I've only been in the professional workspace for 5 years now, so I probably don't have the perspective that most of you do. I like the idea of a meritocracy, having benefited from it myself going from a math degree with no computer background to the early stages of a DBA job. However, one thing that makes me wary is companies that use managerial positions as a way of rewarding good work. I know I'd personally suck at being a manager - I just don't have that skill set. I want to know that I can grow in my role and be a really good DBA who can bring a ton of value to the company and be rewarded just for that rather than being pushed into a higher level or thought lacking in ambition.
I have been fortunate that my work for for Fortune 500 companies has all been in independent subsidiaries or tertiary IT type work as a temp. My last company (10 years) I was as a programmer and then moved into the DBA position they created for me. They realized that I would never be good as a wetware manager, but give me a server and I can make it dance.

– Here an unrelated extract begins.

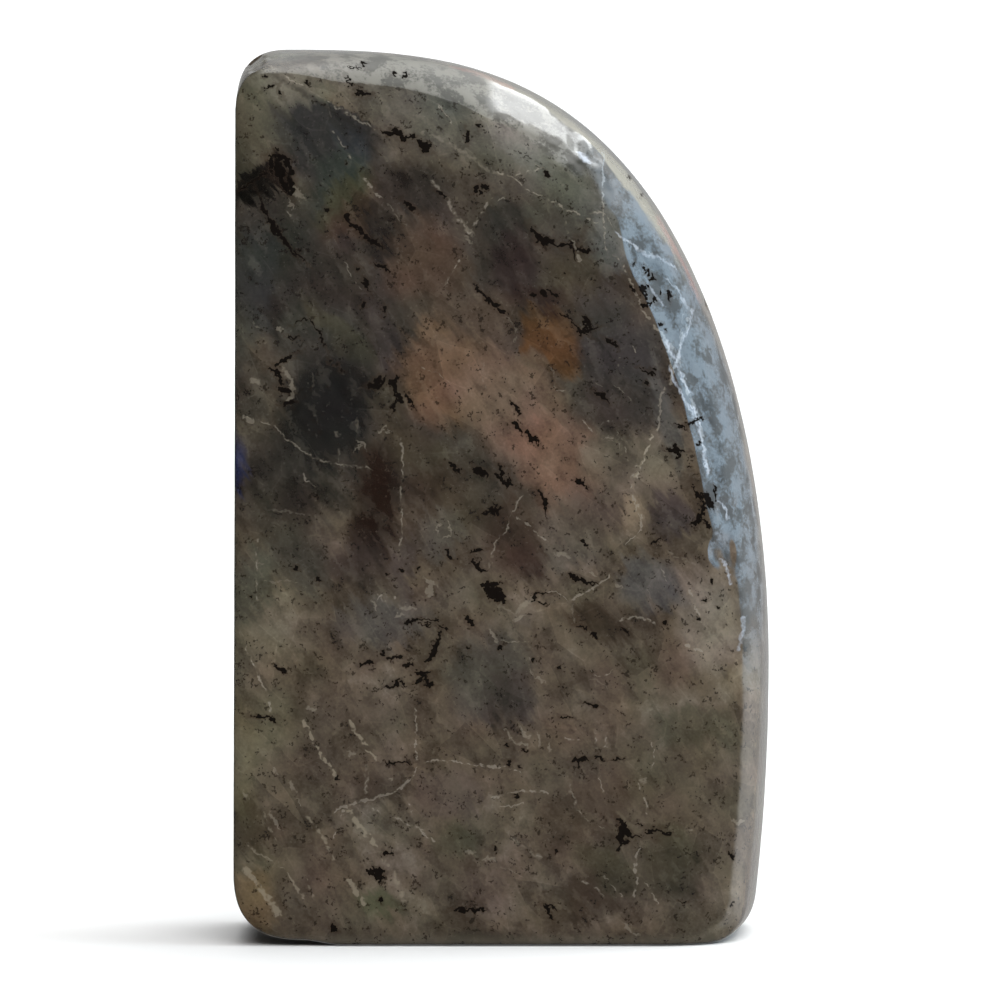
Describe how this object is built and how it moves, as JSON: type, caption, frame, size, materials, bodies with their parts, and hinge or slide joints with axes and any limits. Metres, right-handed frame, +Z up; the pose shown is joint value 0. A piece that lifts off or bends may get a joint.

My current job was a brand new DBA position on a support desk to support trouble shooting production DB/SW issues without disturbing the developers. In the interview I told them I can manage project teams and do training but I don't want to manage people on an ongoing basis. They liked that. I make about $10-15K less than my manager and enjoy my job. There is also no push to go into wetware management, but I do so much (including network sysadmin stuff) they have given me regular raises.
The other question that needs to be at least viewed, if not answered is how many DBA's are in a typical company? Even a 24/7 operation may only have three - five production DBA types and two - four dev/QA DBA's. A meritocracy among those few people doesn't really matter. But lumping them into the rest of an IT department that is running 200+ servers and has 50 IT people is a questionable evaluation.
A little bit of this and a little byte of that can cause bloatware.